Bank loans were out of reach. “We didn’t have the kind of collateral they wanted,” said Mr. Lefkove, a 31-year-old punk rocker and publisher’s copywriter, nostalgic for family visits to Bigelow’s New England Fried Clams in Rockville Centre, N.Y.

“I liquidated my 401(k) and my I.R.A. as well,” Mr. Lefkove said. “I even sold my guitars.”

It wasn’t enough. He and a partner reached out to friends and family and used their own credit cards. Still not enough. “We picked up investors — some became partners, some would get a return, everyone was structured differently,” he said. “Even that was not enough.”
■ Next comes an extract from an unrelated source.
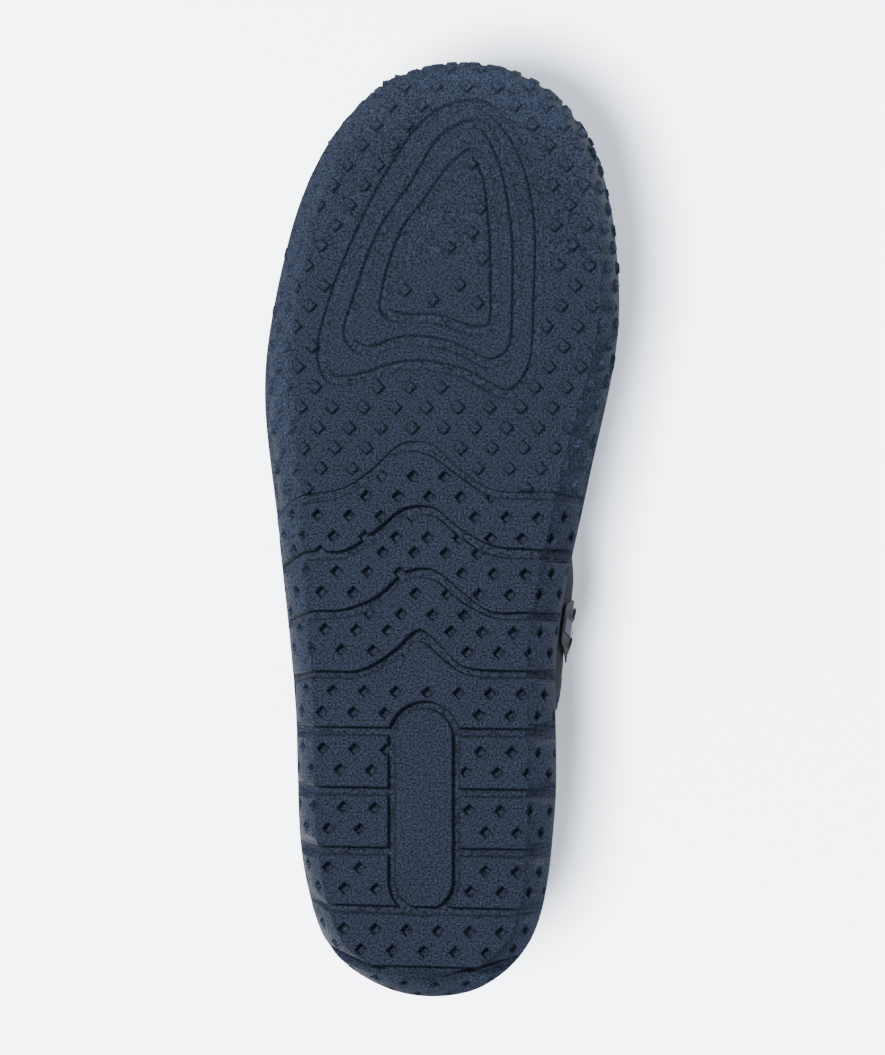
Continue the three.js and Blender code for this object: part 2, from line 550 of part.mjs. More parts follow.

So to help get his restaurant, Littleneck, over the finish line, the next stop was Kickstarter.com — a Web site that solicits donations to finance art, technology and business projects. Promising little more than good karma, some discounts and a T-shirt, he raised $13,000 from 162 donors — $5,000 more than his goal. With the help of a few final investors, the 38-seat restaurant began serving fried clams and lobster rolls last month. (…)

John Fraser used Kickstarter to raise about $24,000 for his short-lived but well-reviewed pop-up restaurant, What Happens When. And the Brooklyn Grange rooftop farm in Long Island City, Queens, raised more than $20,000 that way.